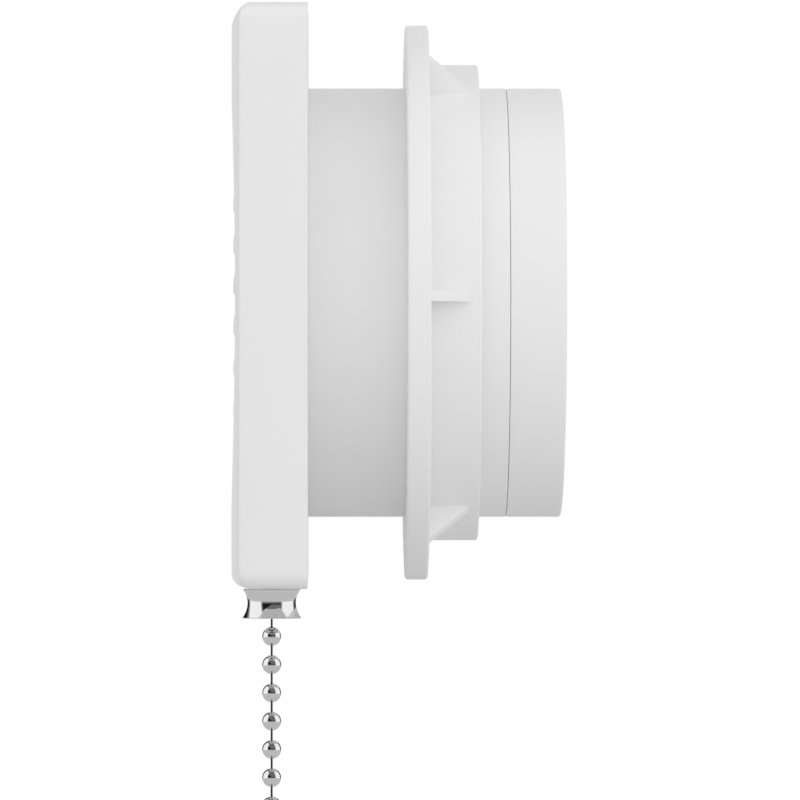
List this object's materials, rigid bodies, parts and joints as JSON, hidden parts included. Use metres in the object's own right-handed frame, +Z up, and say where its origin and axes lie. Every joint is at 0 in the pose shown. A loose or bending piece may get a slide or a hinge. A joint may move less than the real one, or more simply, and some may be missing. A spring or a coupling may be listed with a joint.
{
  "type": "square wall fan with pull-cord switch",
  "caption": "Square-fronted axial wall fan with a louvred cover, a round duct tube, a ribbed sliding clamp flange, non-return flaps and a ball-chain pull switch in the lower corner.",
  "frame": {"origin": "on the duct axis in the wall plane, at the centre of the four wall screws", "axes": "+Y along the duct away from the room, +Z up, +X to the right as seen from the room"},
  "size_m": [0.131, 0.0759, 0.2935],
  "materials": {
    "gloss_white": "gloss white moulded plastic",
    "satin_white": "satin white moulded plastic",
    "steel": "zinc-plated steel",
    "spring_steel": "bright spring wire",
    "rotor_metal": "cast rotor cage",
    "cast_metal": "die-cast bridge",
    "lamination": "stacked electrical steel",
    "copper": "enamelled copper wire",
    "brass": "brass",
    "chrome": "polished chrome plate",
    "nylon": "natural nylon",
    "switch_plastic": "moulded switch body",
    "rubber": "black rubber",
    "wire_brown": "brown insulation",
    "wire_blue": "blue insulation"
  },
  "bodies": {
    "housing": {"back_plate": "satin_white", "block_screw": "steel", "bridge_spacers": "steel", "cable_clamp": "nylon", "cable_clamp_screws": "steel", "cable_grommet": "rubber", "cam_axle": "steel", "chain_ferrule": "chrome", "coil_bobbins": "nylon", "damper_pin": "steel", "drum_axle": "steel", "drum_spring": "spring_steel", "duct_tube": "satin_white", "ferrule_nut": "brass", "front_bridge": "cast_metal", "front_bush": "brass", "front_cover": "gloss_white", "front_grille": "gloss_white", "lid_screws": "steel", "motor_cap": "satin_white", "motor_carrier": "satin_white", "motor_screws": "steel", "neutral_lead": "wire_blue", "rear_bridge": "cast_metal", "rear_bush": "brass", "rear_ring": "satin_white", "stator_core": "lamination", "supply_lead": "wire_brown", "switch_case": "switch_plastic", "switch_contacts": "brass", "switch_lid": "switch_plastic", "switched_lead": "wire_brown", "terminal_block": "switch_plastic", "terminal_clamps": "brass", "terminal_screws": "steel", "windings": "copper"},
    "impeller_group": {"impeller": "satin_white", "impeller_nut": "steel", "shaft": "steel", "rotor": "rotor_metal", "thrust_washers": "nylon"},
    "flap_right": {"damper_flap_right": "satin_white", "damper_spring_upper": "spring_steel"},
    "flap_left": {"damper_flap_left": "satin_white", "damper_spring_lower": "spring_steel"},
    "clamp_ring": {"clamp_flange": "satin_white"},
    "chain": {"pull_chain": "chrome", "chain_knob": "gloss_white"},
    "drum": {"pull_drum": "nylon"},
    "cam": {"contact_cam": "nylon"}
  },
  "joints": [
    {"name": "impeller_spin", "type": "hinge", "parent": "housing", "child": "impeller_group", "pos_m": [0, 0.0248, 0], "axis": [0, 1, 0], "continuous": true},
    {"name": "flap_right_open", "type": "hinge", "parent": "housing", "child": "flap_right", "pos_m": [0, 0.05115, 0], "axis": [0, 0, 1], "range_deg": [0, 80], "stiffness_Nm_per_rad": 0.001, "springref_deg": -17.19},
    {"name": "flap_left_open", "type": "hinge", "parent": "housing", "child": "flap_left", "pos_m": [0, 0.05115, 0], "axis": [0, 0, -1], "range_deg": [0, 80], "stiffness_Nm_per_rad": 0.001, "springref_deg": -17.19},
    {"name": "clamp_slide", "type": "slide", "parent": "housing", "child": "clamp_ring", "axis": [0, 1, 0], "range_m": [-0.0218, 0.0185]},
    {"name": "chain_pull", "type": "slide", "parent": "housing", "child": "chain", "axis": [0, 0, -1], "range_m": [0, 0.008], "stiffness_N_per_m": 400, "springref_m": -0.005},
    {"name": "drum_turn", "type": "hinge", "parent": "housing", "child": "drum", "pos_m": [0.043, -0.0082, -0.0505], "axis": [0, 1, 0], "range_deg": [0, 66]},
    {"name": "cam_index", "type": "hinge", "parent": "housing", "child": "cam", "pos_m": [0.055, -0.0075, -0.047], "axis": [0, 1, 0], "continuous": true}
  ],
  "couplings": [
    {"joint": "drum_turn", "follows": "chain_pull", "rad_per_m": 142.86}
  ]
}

* [REQUIREMENTS]: Give the listing above again, word for word.

* [EXERCISE ANSWER]:
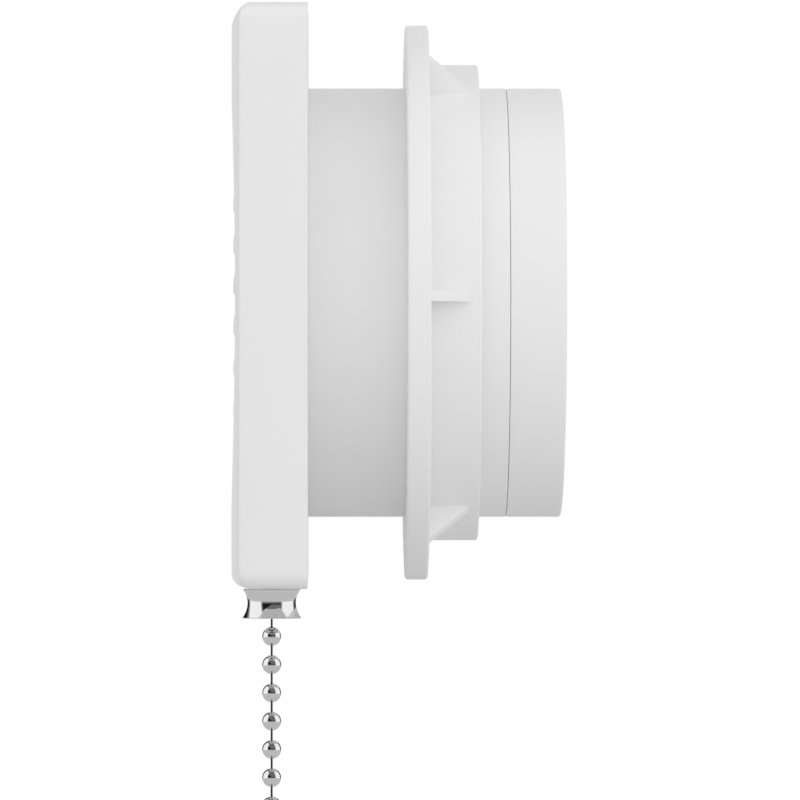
List this object's materials, rigid bodies, parts and joints as JSON, hidden parts included. Use metres in the object's own right-handed frame, +Z up, and say where its origin and axes lie. Every joint is at 0 in the pose shown. A loose or bending piece may get a slide or a hinge. A joint may move less than the real one, or more simply, and some may be missing. A spring or a coupling may be listed with a joint.
{
  "type": "square wall fan with pull-cord switch",
  "caption": "Square-fronted axial wall fan with a louvred cover, a round duct tube, a ribbed sliding clamp flange, non-return flaps and a ball-chain pull switch in the lower corner.",
  "frame": {"origin": "on the duct axis in the wall plane, at the centre of the four wall screws", "axes": "+Y along the duct away from the room, +Z up, +X to the right as seen from the room"},
  "size_m": [0.131, 0.0759, 0.2935],
  "materials": {
    "gloss_white": "gloss white moulded plastic",
    "satin_white": "satin white moulded plastic",
    "steel": "zinc-plated steel",
    "spring_steel": "bright spring wire",
    "rotor_metal": "cast rotor cage",
    "cast_metal": "die-cast bridge",
    "lamination": "stacked electrical steel",
    "copper": "enamelled copper wire",
    "brass": "brass",
    "chrome": "polished chrome plate",
    "nylon": "natural nylon",
    "switch_plastic": "moulded switch body",
    "rubber": "black rubber",
    "wire_brown": "brown insulation",
    "wire_blue": "blue insulation"
  },
  "bodies": {
    "housing": {"back_plate": "satin_white", "block_screw": "steel", "bridge_spacers": "steel", "cable_clamp": "nylon", "cable_clamp_screws": "steel", "cable_grommet": "rubber", "cam_axle": "steel", "chain_ferrule": "chrome", "coil_bobbins": "nylon", "damper_pin": "steel", "drum_axle": "steel", "drum_spring": "spring_steel", "duct_tube": "satin_white", "ferrule_nut": "brass", "front_bridge": "cast_metal", "front_bush": "brass", "front_cover": "gloss_white", "front_grille": "gloss_white", "lid_screws": "steel", "motor_cap": "satin_white", "motor_carrier": "satin_white", "motor_screws": "steel", "neutral_lead": "wire_blue", "rear_bridge": "cast_metal", "rear_bush": "brass", "rear_ring": "satin_white", "stator_core": "lamination", "supply_lead": "wire_brown", "switch_case": "switch_plastic", "switch_contacts": "brass", "switch_lid": "switch_plastic", "switched_lead": "wire_brown", "terminal_block": "switch_plastic", "terminal_clamps": "brass", "terminal_screws": "steel", "windings": "copper"},
    "impeller_group": {"impeller": "satin_white", "impeller_nut": "steel", "shaft": "steel", "rotor": "rotor_metal", "thrust_washers": "nylon"},
    "flap_right": {"damper_flap_right": "satin_white", "damper_spring_upper": "spring_steel"},
    "flap_left": {"damper_flap_left": "satin_white", "damper_spring_lower": "spring_steel"},
    "clamp_ring": {"clamp_flange": "satin_white"},
    "chain": {"pull_chain": "chrome", "chain_knob": "gloss_white"},
    "drum": {"pull_drum": "nylon"},
    "cam": {"contact_cam": "nylon"}
  },
  "joints": [
    {"name": "impeller_spin", "type": "hinge", "parent": "housing", "child": "impeller_group", "pos_m": [0, 0.0248, 0], "axis": [0, 1, 0], "continuous": true},
    {"name": "flap_right_open", "type": "hinge", "parent": "housing", "child": "flap_right", "pos_m": [0, 0.05115, 0], "axis": [0, 0, 1], "range_deg": [0, 80], "stiffness_Nm_per_rad": 0.001, "springref_deg": -17.19},
    {"name": "flap_left_open", "type": "hinge", "parent": "housing", "child": "flap_left", "pos_m": [0, 0.05115, 0], "axis": [0, 0, -1], "range_deg": [0, 80], "stiffness_Nm_per_rad": 0.001, "springref_deg": -17.19},
    {"name": "clamp_slide", "type": "slide", "parent": "housing", "child": "clamp_ring", "axis": [0, 1, 0], "range_m": [-0.0218, 0.0185]},
    {"name": "chain_pull", "type": "slide", "parent": "housing", "child": "chain", "axis": [0, 0, -1], "range_m": [0, 0.008], "stiffness_N_per_m": 400, "springref_m": -0.005},
    {"name": "drum_turn", "type": "hinge", "parent": "housing", "child": "drum", "pos_m": [0.043, -0.0082, -0.0505], "axis": [0, 1, 0], "range_deg": [0, 66]},
    {"name": "cam_index", "type": "hinge", "parent": "housing", "child": "cam", "pos_m": [0.055, -0.0075, -0.047], "axis": [0, 1, 0], "continuous": true}
  ],
  "couplings": [
    {"joint": "drum_turn", "follows": "chain_pull", "rad_per_m": 142.86}
  ]
}